My happiness quotient is pretty high (but I agree that cynicism can be too negative); I’m concerned with a larger issue: people who “need” some guy to tell them how to live in such overgeneralized terms.

#4: “You cannot change what you do not acknowledge.” Your cynical response suggests to me that you didn’t put a whole lot of thought into it.”

I HAVE thought about it. It’s OBVIOUS. I don’t need Dr. Phil to tell me this. It’s condescending. If you want to change something, you’ve already acknowledged it. It’s mumbojumbo.

As for Iraq, the point is that people don’t always do “what works.” People often do what doesn’t work. It was just one well know example. (I suppose he might have said, “People should do what works,” but then, again, that would be obvious.) Anybody like Dr. Phil who makes a career out of telling people the “secret” for happiness in such broad terms clearly doesn’t consider a lot of people on this planet. I don’t disagree with everything he says–just that he seems to think that these platitudes make him wiser than everyone else.

Wars do work, in the short run, for presidents that launch them. Bush 41 had an appoval rating of 91% after Gulf War I. Bush 43 was at 71% after the opening phase of the current war.

Of course, drawn-out and stalemated wars don’t “work”, even in a political sense, and people eventually turn on the government responsible. But few politicians can look past the intoxicating temporary bounce–especially since human nature is to over-estimate one’s self and underestimate the enemy and to assume that war won’t become drawn-out and stalemated. In this sense, as banal as it sounds, “people do what works” provides some insight into how we got into this mess. See also post#9.

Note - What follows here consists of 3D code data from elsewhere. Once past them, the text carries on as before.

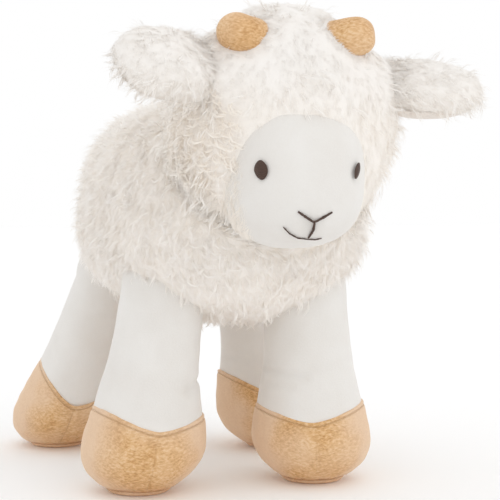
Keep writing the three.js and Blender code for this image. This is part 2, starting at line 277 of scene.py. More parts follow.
def new_finish(name):
    """A material with an empty tree, and the desk on which its nodes are laid."""
    finish = bpy.data.materials.new(name)
    finish.use_nodes = True
    return finish, Desk(finish.node_tree)


def end_finish(desk, values, bump=None, depth=0.0, strength=1.0):
    """Ends a finish in one shader with these values, and a bump from one height."""
    values = dict(values)
    if bump is not None:
        values["Normal"] = desk.node("ShaderNodeBump", {},
                                     {"Strength": strength, "Distance": depth, "Height": bump})
    shader = desk.node("ShaderNodeBsdfPrincipled", {}, values)
    desk.node("ShaderNodeOutputMaterial", {}, {"Surface": shader}, out=None)


# %% [markdown]
# ## The finishes
# Plush is never one flat colour. Fur is painted a little warmer and darker down between its locks than at
# the tips: painted shade deep in the fur. Velour shows where its pile was brushed, and the tan velour of the
# hooves and the horns shows short lines of pile. All of it is made from noise on the object's own
# coordinates, so it stays put in every view.


# %% Curly fur
SHADE_SIZE, STRAND_SIZE = 14 * mm, 1.1 * mm
# Between these heights the hood's fur goes from its painted lighter, warmer cheeks to its painted darker
# crown: painted light and shade.
CHEEK_LEVEL, CROWN_LEVEL = 180 * mm, 208 * mm


def fur_finish(name, deep, pale, low_deep=None, low_pale=None):
    """deep is the colour between the locks, at the blades' roots and on the skin. It is darker and warmer
    than pale,
    the colour of the tips: painted shade down in the fur. Where a second pair is given, it takes over from
    the
    crown down to the cheeks: painted light and shade, which leaves the crown darker and greyer and the
    cheeks lighter and warmer."""
    finish, desk = new_finish(name)
    place = desk.node("ShaderNodeTexCoord", out=3)
    patches = desk.mottle(place, SHADE_SIZE, 3.0)
    strands = desk.mottle(place, STRAND_SIZE, 2.0)
    # From deep at the roots to pale at the tips is painted shade down in the fur; the patches and strands
    # are random tone.
    share = desk.spread(0.62 * desk.mark("tip") + 0.5 * patches + 0.2 * strands, 0.2, 1.0)
    colour = desk.colours(share, deep, pale)
    # From the crown down to the cheeks the second pair takes over: painted light and shade, lighter and
    # warmer below.
    if low_deep:
        height = desk.node("ShaderNodeSeparateXYZ", {}, {"Vector": place}, out=2)
        colour = desk.colours(desk.spread(height, CHEEK_LEVEL, CROWN_LEVEL),
                              desk.colours(share, low_deep, low_pale), colour)
    end_finish(desk, {"Base Color": colour, "Roughness": 0.85 - 0.15 * strands,
                      "Sheen Weight": 0.25, "Sheen Roughness": 0.5},
               bump=strands, depth=0.3 * mm, strength=0.4)
    return finish


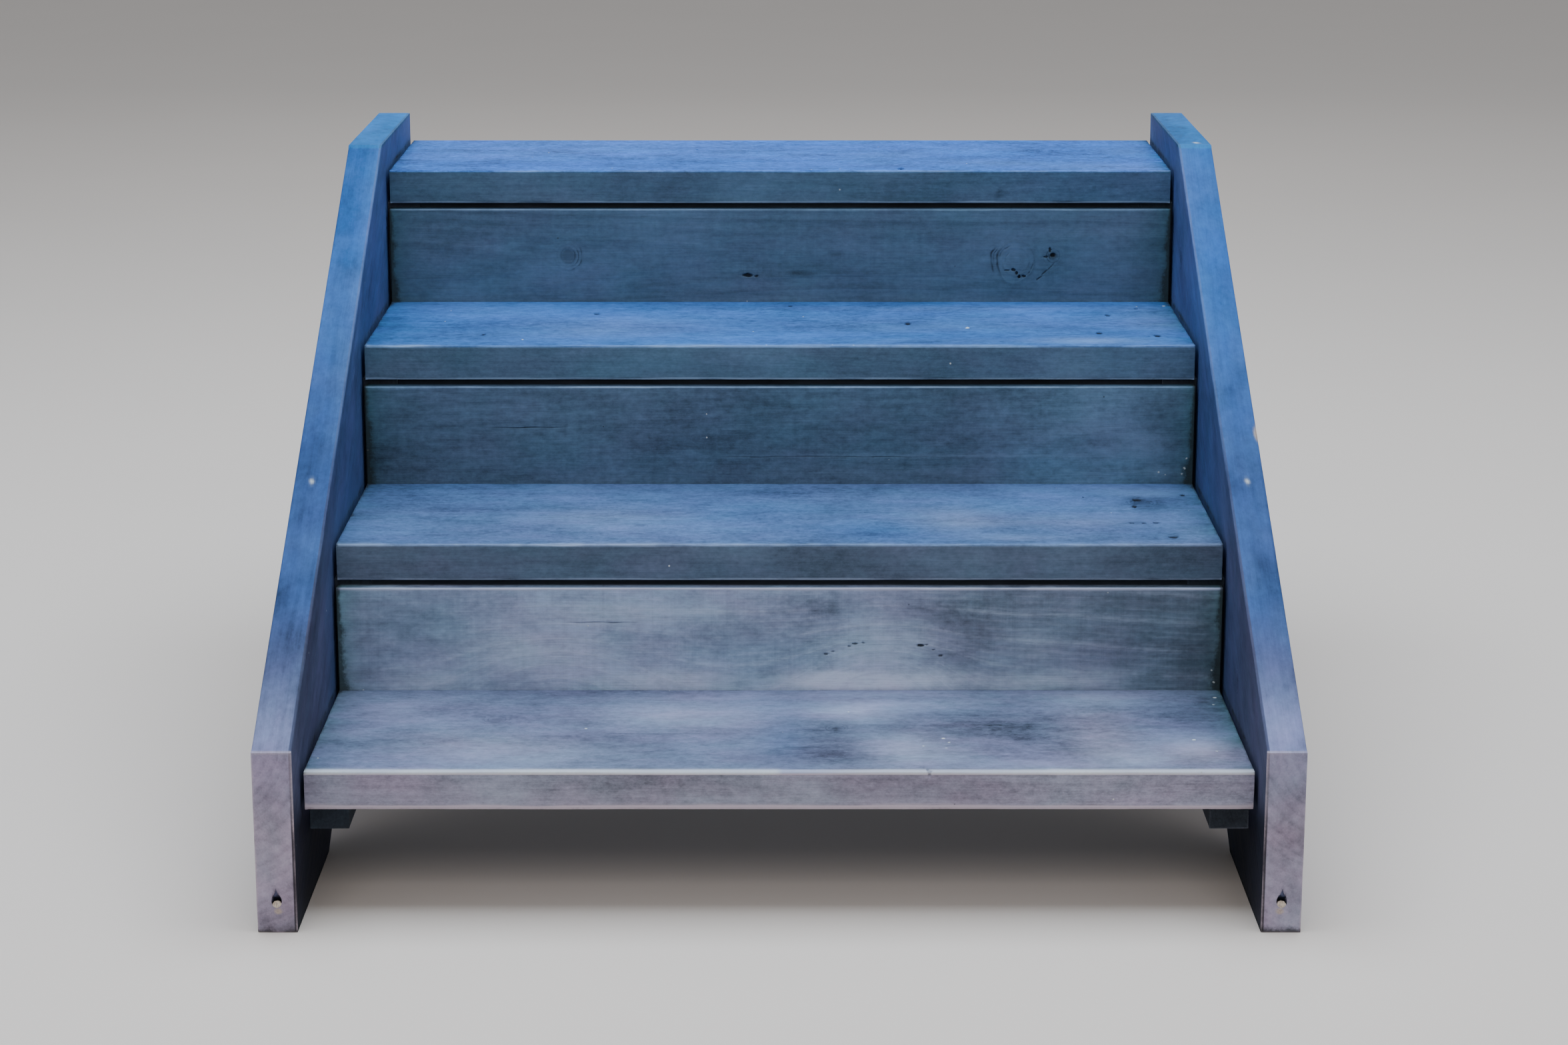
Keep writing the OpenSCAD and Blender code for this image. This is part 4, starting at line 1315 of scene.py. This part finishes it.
def stringer_masks(side):
    def fn(b, m, X, P, D, face, edge):
        u, w, T = P.T
        y, z = X[:, 1] - FRONT, X[:, 2] - DECK
        t = b.dims[2]
        n1 = 0.5 + 0.5 * fbm(u * 14, w * 26, T * 26, 3, b.seed + 30)
        n2 = 0.5 + 0.5 * fbm(u * 60, w * 60, T * 60, 3, b.seed + 31)
        a = np.exp(-((edge / (2.4 * MM)) ** 2))
        front = D[:, 5] < 3 * MM
        rake = D[:, 4] < 3 * MM
        flat = D[:, 3] < 3 * MM
        m["wear"] = np.clip(a * (0.16 + 0.30 * front) * (0.35 + 0.9 * n1), 0, 1)
        # a chip off the outer arris of the rake, part way up the right stringer
        if side > 0:
            d = np.sqrt(((y - 0.435) / 0.016) ** 2 + ((T - t) / (5 * MM)) ** 2 + ((D[:, 4]) / (5 * MM)) ** 2)
            m["raw"] = np.maximum(m["raw"], 0.8 * (1 - ss(0.5, 1.0, d)) * ss(0.3, 0.6, n2))
        # the torn mouth of the screw hole on the foot
        hx = T - t / 2
        hz = z - 35 * MM
        d = np.sqrt(((hx + 1.5 * MM) / (5.0 * MM)) ** 2 + ((hz + 11.5 * MM) / (4.0 * MM)) ** 2)
        m["raw"] = np.maximum(m["raw"], front * (1 - ss(0.5, 1.1, d + 0.35 * (n2 - 0.5))) * 0.65)
        # painted shade in the split above the hole
        up = np.clip((hz - 6 * MM) / (9 * MM), 0, 1)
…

a: What exactly is the nature of your concern? That such people exist? That they will get the help they need? That they think they need it at all? That Dr. Phil is not the guy who will provide it?

b: You said you “looked” at the book. I assume this means you either looked at the back cover or the table of contents or both. Either will provide a general summary of the content of the book, they are not intended to convey the entirety of what lies within accurately and completely, that would obviate the need for a book. If Dr. Phil were expecting people to simply understand it all without explanation, he would have put the ten points on a poster and left it at that. For you to then bitch that it’s “overgeneralized”, based on your reading of “the poster”, so to speak, makes it a failure of your comprehension, not his communication.

That is only if the thing you are seeking to change is the thing that actually needs to be changed, vs. the consequences of the thing that really needs changing. I want to change my body, but if I don’t acknowledge what I am doing that makes my body the way it is, it will never change.

Consider this example: Sebastian is an alcoholicwhich has destroyed all his relationships and kept him hopping from job to job. But Sebastian sits around all day feeling sorry for himself because in his mind, no one loves him and his bosses are all assholes (and of course, that’s probably why he drinks!) He really wishes that he had a great partner and a terrific job, he really wishes that would change. But Sebastian is not acknowledging that Sebastian has a problem that Sebastian needs to address, so it’s unlikely that Sebastian will see much change in his life until he does.

And that little summation describes, to some degree, at some point in life, almost everyone who ever lived. The vast majority of humanity does not come out of the chute with the innate understanding that they need to take responsibility for themselves, they come out with the innate desire to blame pretty much anything or anyone except themselves. Hang out with a few little kids for an afternoon, you’ll see what I mean.

Again, reading the poster leaves you feeling frustrated because you do not understand what the man is saying. Allow me to quote him direct from his own summation of the ten laws in this book:

You are making the mistake many people make around this issue by assuming that “working” is defined as “the thing you think you want”, without recognizing that we are, in fact, driven to do things by weird, stupid, unhealthy, bizarre motives. If we had NO motive, we wouldn’t do it. Think of Sebastian: obviously being an alcoholic isn’t “working” for him in that it’s destroying everything else about his life. But it’s working quite well at allowing him to check out, blame everyone else, give in to his self-destructive impulses and a dozen other things besides. It’s also working at ruining his life, which as we know is a very good excuse for being an alcoholic! Kind of a neat little circle that is VERY effective!

As for Iraq, it’s working just fine. You don’t think so because to you (and me) “working” means something very different from what “working” means to the people controlling the situation. (And having said that, and knowing that these principles DO extend to companies, nations, etc, it must be acknowledged that it’s harder to change big actions involving multiple people. Not impossible, of course, but certainly harder and it definitely takes more time.)

He’s actually taken one basic idea and stretched it into 10, because people resist the idea he’s offering, it’s easier to get them to swallow it in pieces. The one basic idea is summed up in number 2, and if you can learn to internalize this and apply it across virtually every area of your life, you WILL, I repeat, you WILL become a MUCH MUCH happier person, I absolutely guarantee it.

You know, from what you’ve had to say, I think you could actually learn quite a bit from this book, it’s a shame you didn’t pick it up for the buck.

If I were Dr. Phil, I would sit down with Stoid and thank her very graciously for her support.

I would then get down on my knees and beg her to never again present herself to others as one of my reader “success stories.”